[BEGIN Provided material]
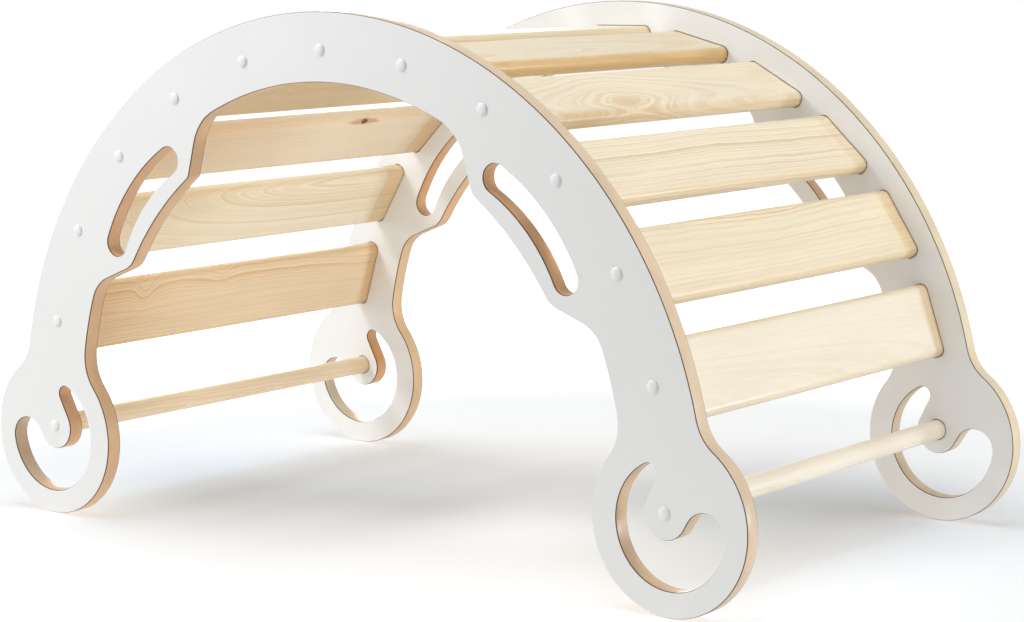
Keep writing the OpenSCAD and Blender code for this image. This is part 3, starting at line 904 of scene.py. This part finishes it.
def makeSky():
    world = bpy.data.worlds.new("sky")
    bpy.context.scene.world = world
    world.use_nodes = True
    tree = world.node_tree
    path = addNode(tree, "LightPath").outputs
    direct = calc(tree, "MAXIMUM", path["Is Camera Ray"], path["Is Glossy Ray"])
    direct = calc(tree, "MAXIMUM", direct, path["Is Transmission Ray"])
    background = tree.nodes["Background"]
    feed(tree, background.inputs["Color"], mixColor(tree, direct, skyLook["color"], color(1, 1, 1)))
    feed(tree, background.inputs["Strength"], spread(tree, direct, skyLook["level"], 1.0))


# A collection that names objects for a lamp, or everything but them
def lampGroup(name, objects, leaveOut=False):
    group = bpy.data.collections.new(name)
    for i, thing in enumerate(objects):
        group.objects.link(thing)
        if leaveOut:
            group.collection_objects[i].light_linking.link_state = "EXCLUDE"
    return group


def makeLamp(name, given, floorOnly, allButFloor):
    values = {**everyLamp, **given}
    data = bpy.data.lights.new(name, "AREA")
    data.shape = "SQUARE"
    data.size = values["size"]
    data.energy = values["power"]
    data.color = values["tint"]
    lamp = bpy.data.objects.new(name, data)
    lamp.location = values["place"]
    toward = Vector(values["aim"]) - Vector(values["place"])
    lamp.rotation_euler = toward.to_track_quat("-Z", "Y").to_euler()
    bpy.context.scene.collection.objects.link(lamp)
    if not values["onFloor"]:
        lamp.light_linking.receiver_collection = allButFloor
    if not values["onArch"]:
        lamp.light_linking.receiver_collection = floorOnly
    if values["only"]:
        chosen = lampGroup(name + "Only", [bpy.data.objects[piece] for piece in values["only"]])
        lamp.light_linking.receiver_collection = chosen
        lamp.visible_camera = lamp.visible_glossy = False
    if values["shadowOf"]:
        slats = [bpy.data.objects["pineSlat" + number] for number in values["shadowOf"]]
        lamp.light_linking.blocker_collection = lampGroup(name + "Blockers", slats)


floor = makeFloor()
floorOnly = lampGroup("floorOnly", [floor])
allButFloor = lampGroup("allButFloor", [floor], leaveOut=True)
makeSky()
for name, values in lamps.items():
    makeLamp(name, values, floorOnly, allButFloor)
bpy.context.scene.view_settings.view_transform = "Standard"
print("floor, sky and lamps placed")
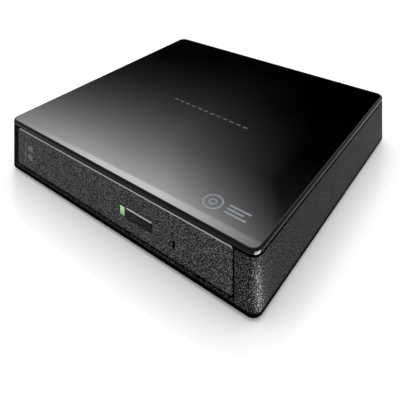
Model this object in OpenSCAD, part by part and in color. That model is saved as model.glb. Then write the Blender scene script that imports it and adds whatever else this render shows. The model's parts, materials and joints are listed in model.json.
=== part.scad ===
[END Provided material]
[BEGIN Provided material]
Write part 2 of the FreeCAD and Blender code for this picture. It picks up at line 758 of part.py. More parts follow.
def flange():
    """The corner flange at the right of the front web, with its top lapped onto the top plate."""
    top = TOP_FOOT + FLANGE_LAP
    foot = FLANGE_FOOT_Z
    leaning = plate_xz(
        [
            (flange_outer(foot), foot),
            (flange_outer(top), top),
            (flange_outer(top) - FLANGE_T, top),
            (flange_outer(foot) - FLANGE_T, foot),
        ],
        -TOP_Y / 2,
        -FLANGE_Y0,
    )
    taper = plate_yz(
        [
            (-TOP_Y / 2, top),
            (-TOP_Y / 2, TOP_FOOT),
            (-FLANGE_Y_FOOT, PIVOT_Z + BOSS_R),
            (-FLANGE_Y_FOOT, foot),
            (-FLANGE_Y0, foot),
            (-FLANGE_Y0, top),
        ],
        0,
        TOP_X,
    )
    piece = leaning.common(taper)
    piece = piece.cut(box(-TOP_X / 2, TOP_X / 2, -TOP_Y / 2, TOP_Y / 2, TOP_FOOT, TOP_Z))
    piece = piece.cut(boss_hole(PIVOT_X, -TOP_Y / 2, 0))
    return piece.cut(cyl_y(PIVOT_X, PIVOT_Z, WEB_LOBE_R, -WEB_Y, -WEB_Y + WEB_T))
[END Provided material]
[BEGIN Provided material]
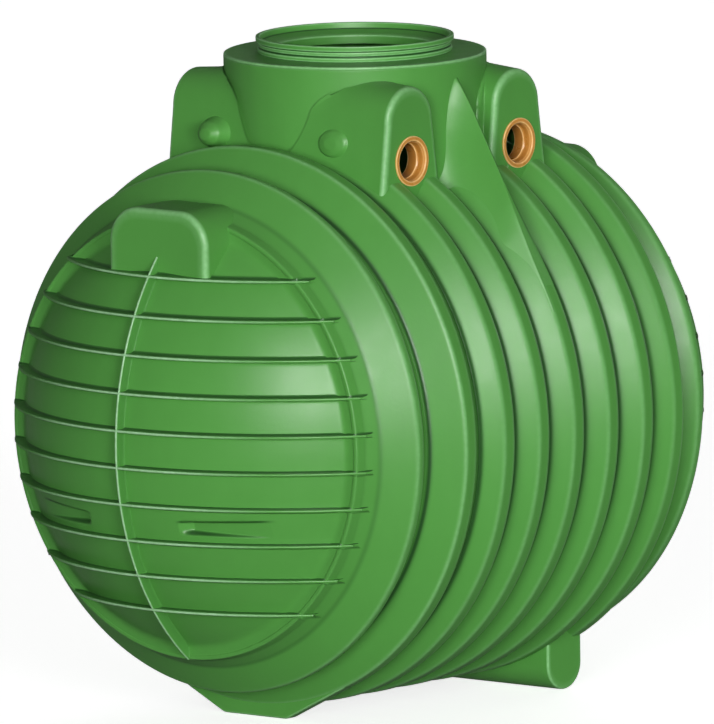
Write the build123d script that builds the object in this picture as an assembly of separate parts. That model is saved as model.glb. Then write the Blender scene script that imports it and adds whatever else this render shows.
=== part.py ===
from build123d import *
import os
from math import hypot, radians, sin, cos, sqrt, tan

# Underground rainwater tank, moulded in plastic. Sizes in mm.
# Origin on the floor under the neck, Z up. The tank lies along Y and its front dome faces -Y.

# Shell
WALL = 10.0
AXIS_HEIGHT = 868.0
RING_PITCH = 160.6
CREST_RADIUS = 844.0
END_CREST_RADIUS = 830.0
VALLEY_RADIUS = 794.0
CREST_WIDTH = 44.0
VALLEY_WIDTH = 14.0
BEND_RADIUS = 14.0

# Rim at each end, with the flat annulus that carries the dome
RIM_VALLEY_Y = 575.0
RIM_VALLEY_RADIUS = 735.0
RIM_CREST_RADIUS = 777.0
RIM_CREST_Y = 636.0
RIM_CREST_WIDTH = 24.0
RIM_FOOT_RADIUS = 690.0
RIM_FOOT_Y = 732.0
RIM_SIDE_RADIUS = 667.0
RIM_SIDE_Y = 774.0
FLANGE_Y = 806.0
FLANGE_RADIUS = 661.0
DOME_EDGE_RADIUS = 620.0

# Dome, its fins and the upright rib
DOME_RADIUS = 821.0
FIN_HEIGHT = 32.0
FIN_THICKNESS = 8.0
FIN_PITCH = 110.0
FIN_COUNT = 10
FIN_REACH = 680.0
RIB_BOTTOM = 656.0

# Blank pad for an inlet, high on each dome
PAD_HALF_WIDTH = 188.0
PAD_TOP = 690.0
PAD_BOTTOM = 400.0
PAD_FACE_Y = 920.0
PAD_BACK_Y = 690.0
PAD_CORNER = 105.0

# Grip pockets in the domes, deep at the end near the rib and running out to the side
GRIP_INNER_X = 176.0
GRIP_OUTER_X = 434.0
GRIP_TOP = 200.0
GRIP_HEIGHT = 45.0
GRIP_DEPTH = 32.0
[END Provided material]
Your task: Return nothing but the lines running from the line with "Keep writing the" through the line with "return group", exactly as they appear.

Problem solution:
Keep writing the OpenSCAD and Blender code for this image. This is part 3, starting at line 904 of scene.py. This part finishes it.
def makeSky():
    world = bpy.data.worlds.new("sky")
    bpy.context.scene.world = world
    world.use_nodes = True
    tree = world.node_tree
    path = addNode(tree, "LightPath").outputs
    direct = calc(tree, "MAXIMUM", path["Is Camera Ray"], path["Is Glossy Ray"])
    direct = calc(tree, "MAXIMUM", direct, path["Is Transmission Ray"])
    background = tree.nodes["Background"]
    feed(tree, background.inputs["Color"], mixColor(tree, direct, skyLook["color"], color(1, 1, 1)))
    feed(tree, background.inputs["Strength"], spread(tree, direct, skyLook["level"], 1.0))


# A collection that names objects for a lamp, or everything but them
def lampGroup(name, objects, leaveOut=False):
    group = bpy.data.collections.new(name)
    for i, thing in enumerate(objects):
        group.objects.link(thing)
        if leaveOut:
            group.collection_objects[i].light_linking.link_state = "EXCLUDE"
    return group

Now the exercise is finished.